На следующее утро вошли мы в полосу шторма. Качать стало изрядно, но ветер пока шел встречный, и переносили мы непогоду сносно. Вскоре были отпущены в Манилу, Сайгон и к голландцам все опустевшие транспорта, что многие горячие головы посчитали тогда грубой ошибкой. Ведь это давало адмиралу Того довольно точную информацию о нашем местоположении. А при наличии в экипажах купцов болтунов – и о нашей цели.
Погода, однако, становилась совершенно мрачная, шторм дошел до шести баллов, а затем и более того, дождь и низкая сплошная облачность дополняли картину рассерженного тропического океана… Видимость с каждым часом становилась все хуже, достигнув к вечеру полутора-двух миль. Наши офицеры повеселели: по такой «знатной» погоде до Формозы нас уж точно не откроют. Но вот нашим товарищам на истребителях было, похоже, не до веселья совсем – так жестоко их трепало. Слава богу, никто не отстал. Хотя забот и на «Сисое» прибавилось изрядно: заливало нас сквозь любые неплотности. Воду приходилось сливать в трюм и подбашенное отделение носовой башни, откуда ее откачивали турбинами. Броненосец наш скрипел корпусом, постоянно принимая волну на бак, при этом грохот стоял ужасный. Брызги и целые фонтаны воды долетали до стекол ходовой рубки.

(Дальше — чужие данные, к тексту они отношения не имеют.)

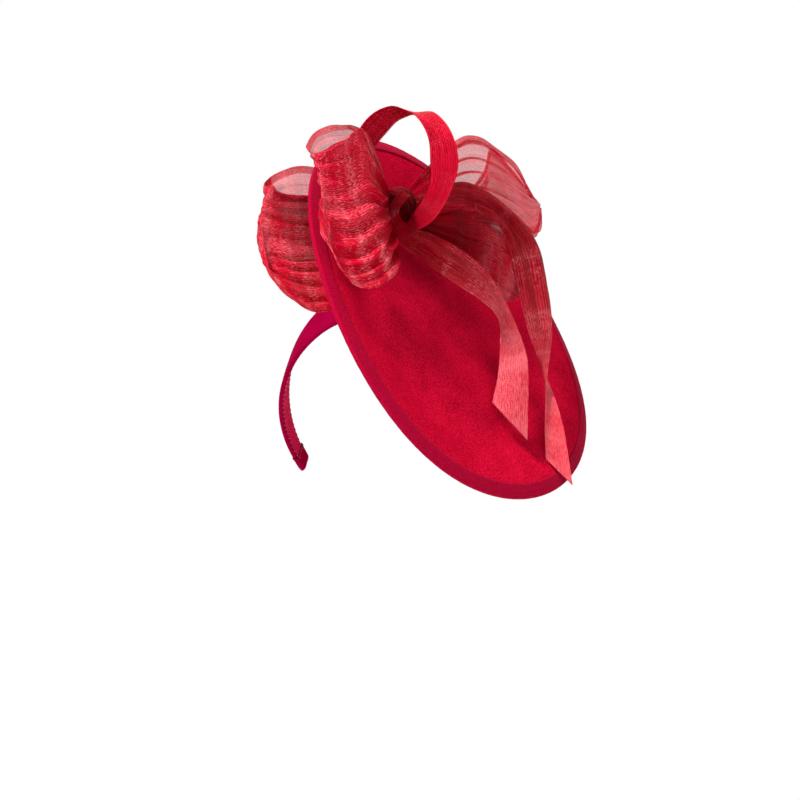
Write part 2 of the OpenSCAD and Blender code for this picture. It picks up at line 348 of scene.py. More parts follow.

Мне же, стыдно признаться, вскоре стало не до восторгов: испытал я вдруг резкий приступ морской болезни, чего вообще-то со мною давно не случалось. Наверное, нервное напряжение могло поспособствовать. Слава богу, что трудности эти прошли так же внезапно, как и настигли меня. Когда против воли тела моего заступил на вахту. То ли ветром пообдуло на мостике, то ли думать пришлось о другом, но через час какой-то на вахте все отступило, и я почувствовал лютый голод, коий и утолял черным кофе с галетами до самой смены…
Вернемся теперь к последним эволюциям эскадры, проводившимся два дня назад. Они заключались в том, что адмирал подымал сигналы – «неприятель идет с носа», «с правой, левой стороны», «с кормы» и прочее и, не ожидая разбора сигнала всеми судами, начинал соответствующую эволюцию, согласно тактике. А именно: строил строй фронта, пеленга или кильватера, причем обоз наш немедленно отбегал за линию, а крейсера прикрывали его с уязвимых направлений. Этими эволюциями адмирал хотел окончательно утвердить в памяти командиров, что он будет делать в бою, в случае встречи с неприятелем. Среди сигналов был и сигнал о появлении неприятеля, и согласно ему, суда производили эволюцию, строя строй фронта на неприятеля. Затем маневрировали в отдельных отрядах. Друг против друга. И в конце отрабатывали прикрытие своих транспортов от «эскадры противника», чью роль играли «Штандарт» и «Жемчуг» с «Изумрудом». Получалось уже вполне сносно.